- _WORK REQUIRED_: Below is a listing; restate from it, character for character, the lines beginning at the line holding "from the front." and ending at the line holding "depsgraph = bpy.context.evaluated_depsgraph_get()", both included.

- _DATA LINES_:
--- BEGIN ---
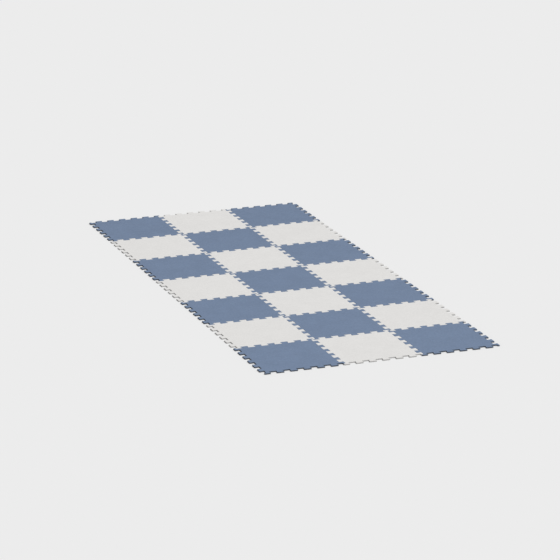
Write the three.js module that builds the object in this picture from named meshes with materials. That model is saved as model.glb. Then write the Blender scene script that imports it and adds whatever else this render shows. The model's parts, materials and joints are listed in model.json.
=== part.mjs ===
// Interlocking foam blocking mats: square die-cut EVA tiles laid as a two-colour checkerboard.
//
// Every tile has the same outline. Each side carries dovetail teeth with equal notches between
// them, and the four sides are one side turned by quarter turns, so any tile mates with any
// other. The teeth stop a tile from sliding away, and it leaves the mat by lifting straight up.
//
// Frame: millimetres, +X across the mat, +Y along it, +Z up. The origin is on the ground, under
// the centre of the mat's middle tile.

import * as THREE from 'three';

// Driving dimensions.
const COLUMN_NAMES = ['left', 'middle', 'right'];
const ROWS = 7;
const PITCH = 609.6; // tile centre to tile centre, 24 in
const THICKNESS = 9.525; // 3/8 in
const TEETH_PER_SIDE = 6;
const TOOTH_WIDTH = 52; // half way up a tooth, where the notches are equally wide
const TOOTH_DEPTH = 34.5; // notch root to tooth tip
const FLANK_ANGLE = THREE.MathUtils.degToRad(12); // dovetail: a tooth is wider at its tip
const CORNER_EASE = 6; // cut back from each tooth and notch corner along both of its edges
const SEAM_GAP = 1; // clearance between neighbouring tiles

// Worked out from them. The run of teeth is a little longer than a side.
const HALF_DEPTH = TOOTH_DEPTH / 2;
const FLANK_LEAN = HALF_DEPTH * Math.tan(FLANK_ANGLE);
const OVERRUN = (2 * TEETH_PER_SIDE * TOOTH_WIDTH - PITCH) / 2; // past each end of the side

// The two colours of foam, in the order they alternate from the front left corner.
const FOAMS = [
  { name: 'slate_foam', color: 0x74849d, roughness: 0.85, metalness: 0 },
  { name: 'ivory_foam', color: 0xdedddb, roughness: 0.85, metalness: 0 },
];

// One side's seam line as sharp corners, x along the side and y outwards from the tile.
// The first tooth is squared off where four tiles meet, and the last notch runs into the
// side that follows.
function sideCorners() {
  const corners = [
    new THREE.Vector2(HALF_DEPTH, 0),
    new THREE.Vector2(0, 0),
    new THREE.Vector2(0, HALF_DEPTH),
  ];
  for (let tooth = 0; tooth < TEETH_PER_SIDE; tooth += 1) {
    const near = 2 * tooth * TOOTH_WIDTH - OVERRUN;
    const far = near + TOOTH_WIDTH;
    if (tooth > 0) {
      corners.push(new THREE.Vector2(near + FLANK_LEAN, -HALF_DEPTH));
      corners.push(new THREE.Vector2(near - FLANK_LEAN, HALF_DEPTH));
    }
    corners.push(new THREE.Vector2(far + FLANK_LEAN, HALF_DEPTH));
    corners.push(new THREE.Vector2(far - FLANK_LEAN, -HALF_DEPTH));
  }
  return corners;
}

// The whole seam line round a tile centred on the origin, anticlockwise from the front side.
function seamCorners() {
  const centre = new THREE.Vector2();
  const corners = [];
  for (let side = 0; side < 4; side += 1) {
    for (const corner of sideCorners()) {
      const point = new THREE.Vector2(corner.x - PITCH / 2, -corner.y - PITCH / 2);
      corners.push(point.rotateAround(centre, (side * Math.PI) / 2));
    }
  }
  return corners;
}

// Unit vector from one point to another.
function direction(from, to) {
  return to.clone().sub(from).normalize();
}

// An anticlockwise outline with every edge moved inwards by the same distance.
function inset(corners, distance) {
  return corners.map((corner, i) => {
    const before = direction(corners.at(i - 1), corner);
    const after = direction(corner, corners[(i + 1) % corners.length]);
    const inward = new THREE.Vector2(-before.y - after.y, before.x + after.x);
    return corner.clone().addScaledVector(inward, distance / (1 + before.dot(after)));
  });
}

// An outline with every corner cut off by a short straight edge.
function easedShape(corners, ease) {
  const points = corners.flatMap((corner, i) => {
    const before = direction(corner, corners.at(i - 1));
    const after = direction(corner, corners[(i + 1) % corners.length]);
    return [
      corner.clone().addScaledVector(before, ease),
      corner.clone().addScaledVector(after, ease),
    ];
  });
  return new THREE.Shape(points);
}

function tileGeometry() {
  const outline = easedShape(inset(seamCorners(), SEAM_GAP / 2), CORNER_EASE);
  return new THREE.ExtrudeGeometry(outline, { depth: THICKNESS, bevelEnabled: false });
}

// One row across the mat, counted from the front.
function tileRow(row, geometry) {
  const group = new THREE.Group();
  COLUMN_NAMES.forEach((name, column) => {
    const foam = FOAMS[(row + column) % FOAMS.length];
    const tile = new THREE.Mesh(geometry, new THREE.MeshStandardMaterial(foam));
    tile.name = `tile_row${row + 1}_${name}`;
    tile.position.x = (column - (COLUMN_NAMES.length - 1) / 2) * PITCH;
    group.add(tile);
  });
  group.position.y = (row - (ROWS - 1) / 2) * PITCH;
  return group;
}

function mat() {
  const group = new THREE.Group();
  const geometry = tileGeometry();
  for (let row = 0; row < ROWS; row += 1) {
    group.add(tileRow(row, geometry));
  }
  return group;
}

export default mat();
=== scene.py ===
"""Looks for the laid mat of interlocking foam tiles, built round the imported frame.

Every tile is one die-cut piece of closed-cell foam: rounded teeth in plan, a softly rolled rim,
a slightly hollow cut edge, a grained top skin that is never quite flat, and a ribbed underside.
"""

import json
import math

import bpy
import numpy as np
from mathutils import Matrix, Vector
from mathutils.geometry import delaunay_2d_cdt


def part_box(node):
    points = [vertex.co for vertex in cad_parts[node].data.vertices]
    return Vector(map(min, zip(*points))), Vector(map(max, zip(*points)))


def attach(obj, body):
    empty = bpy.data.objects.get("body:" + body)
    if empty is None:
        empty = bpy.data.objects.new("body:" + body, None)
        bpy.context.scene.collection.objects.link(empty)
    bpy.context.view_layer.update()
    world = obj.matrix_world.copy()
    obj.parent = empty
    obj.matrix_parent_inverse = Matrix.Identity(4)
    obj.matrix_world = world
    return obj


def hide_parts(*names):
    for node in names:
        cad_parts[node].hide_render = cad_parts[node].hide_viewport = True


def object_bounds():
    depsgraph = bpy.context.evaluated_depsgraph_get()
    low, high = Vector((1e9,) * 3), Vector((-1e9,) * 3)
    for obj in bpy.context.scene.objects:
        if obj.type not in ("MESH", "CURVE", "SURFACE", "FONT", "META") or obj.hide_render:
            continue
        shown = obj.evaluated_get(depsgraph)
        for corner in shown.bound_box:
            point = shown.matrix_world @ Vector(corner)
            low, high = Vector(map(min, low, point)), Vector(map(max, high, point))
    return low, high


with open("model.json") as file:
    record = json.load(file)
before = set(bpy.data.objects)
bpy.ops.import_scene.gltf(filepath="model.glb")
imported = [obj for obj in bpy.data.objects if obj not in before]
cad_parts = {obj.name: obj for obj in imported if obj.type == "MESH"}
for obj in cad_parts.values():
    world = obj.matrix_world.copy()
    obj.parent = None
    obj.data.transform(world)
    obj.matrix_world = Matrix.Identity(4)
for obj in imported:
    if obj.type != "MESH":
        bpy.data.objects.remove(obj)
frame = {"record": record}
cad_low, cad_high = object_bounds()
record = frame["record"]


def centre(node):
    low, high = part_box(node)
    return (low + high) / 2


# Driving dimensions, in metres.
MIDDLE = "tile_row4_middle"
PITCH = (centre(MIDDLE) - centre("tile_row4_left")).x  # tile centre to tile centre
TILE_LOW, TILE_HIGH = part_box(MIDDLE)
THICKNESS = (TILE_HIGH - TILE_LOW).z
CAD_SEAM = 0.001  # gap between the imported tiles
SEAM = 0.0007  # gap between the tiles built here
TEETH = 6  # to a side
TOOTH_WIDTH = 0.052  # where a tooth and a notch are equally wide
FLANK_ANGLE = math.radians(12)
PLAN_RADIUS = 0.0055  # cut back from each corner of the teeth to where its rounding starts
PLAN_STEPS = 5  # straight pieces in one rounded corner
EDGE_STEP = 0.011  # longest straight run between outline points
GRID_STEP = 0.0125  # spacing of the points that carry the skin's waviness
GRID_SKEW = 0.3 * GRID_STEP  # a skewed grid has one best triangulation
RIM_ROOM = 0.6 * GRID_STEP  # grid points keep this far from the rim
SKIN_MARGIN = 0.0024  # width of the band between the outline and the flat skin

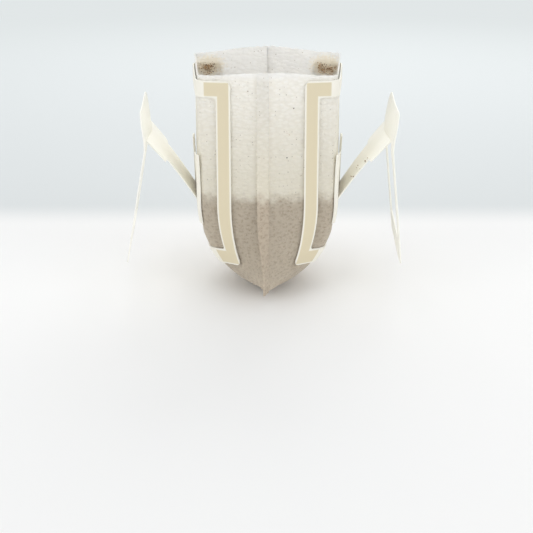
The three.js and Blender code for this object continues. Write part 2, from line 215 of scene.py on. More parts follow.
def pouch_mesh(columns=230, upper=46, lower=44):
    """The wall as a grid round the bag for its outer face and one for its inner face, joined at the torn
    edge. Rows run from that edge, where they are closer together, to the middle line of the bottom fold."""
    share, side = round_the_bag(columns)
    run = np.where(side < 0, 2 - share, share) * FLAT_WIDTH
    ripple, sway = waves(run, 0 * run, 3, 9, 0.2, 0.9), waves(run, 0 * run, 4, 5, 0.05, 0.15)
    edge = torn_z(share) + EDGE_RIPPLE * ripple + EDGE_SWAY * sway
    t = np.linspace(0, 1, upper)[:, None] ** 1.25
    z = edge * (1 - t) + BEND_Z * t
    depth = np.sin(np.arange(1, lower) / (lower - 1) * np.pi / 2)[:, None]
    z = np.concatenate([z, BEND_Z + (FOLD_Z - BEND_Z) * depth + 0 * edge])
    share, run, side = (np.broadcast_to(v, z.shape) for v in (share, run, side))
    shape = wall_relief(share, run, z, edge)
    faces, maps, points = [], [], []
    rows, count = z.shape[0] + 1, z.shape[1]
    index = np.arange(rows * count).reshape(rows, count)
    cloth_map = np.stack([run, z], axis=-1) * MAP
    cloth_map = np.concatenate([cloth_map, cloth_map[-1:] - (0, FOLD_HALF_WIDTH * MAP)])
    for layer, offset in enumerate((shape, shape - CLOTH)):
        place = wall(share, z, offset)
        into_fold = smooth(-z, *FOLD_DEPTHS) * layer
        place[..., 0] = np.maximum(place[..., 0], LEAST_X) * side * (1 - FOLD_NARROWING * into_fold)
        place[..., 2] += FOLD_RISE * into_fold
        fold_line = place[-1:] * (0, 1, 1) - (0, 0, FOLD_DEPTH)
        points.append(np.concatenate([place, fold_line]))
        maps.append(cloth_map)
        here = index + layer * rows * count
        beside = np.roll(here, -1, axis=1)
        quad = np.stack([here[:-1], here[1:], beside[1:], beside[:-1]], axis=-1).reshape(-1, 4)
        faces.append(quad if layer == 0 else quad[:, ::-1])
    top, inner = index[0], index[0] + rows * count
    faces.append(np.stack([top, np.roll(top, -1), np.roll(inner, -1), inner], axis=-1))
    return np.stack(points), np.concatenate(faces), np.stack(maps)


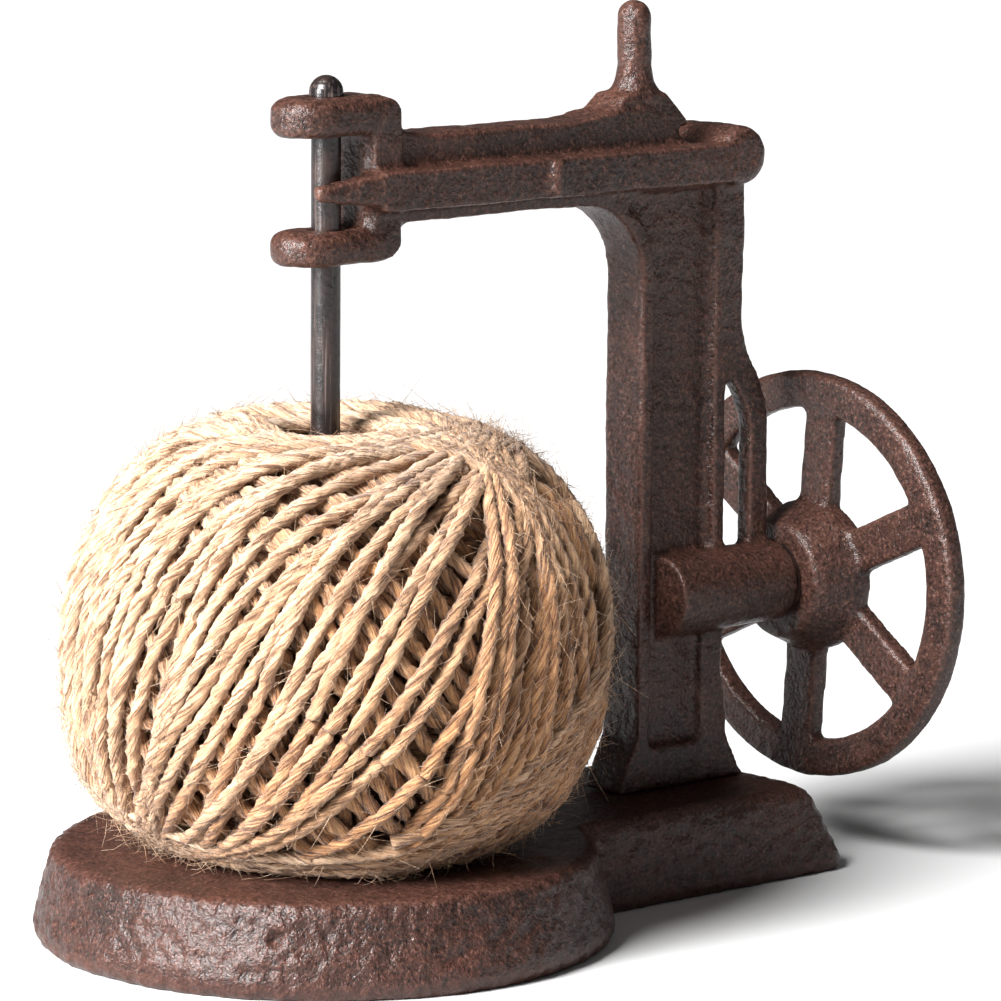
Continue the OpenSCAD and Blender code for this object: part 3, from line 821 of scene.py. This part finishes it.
--- END ---
- _THE OUTPUT_:
// One row across the mat, counted from the front.
function tileRow(row, geometry) {
  const group = new THREE.Group();
  COLUMN_NAMES.forEach((name, column) => {
    const foam = FOAMS[(row + column) % FOAMS.length];
    const tile = new THREE.Mesh(geometry, new THREE.MeshStandardMaterial(foam));
    tile.name = `tile_row${row + 1}_${name}`;
    tile.position.x = (column - (COLUMN_NAMES.length - 1) / 2) * PITCH;
    group.add(tile);
  });
  group.position.y = (row - (ROWS - 1) / 2) * PITCH;
  return group;
}

function mat() {
  const group = new THREE.Group();
  const geometry = tileGeometry();
  for (let row = 0; row < ROWS; row += 1) {
    group.add(tileRow(row, geometry));
  }
  return group;
}

export default mat();
=== scene.py ===
"""Looks for the laid mat of interlocking foam tiles, built round the imported frame.

Every tile is one die-cut piece of closed-cell foam: rounded teeth in plan, a softly rolled rim,
a slightly hollow cut edge, a grained top skin that is never quite flat, and a ribbed underside.
"""

import json
import math

import bpy
import numpy as np
from mathutils import Matrix, Vector
from mathutils.geometry import delaunay_2d_cdt


def part_box(node):
    points = [vertex.co for vertex in cad_parts[node].data.vertices]
    return Vector(map(min, zip(*points))), Vector(map(max, zip(*points)))


def attach(obj, body):
    empty = bpy.data.objects.get("body:" + body)
    if empty is None:
        empty = bpy.data.objects.new("body:" + body, None)
        bpy.context.scene.collection.objects.link(empty)
    bpy.context.view_layer.update()
    world = obj.matrix_world.copy()
    obj.parent = empty
    obj.matrix_parent_inverse = Matrix.Identity(4)
    obj.matrix_world = world
    return obj


def hide_parts(*names):
    for node in names:
        cad_parts[node].hide_render = cad_parts[node].hide_viewport = True


def object_bounds():
    depsgraph = bpy.context.evaluated_depsgraph_get()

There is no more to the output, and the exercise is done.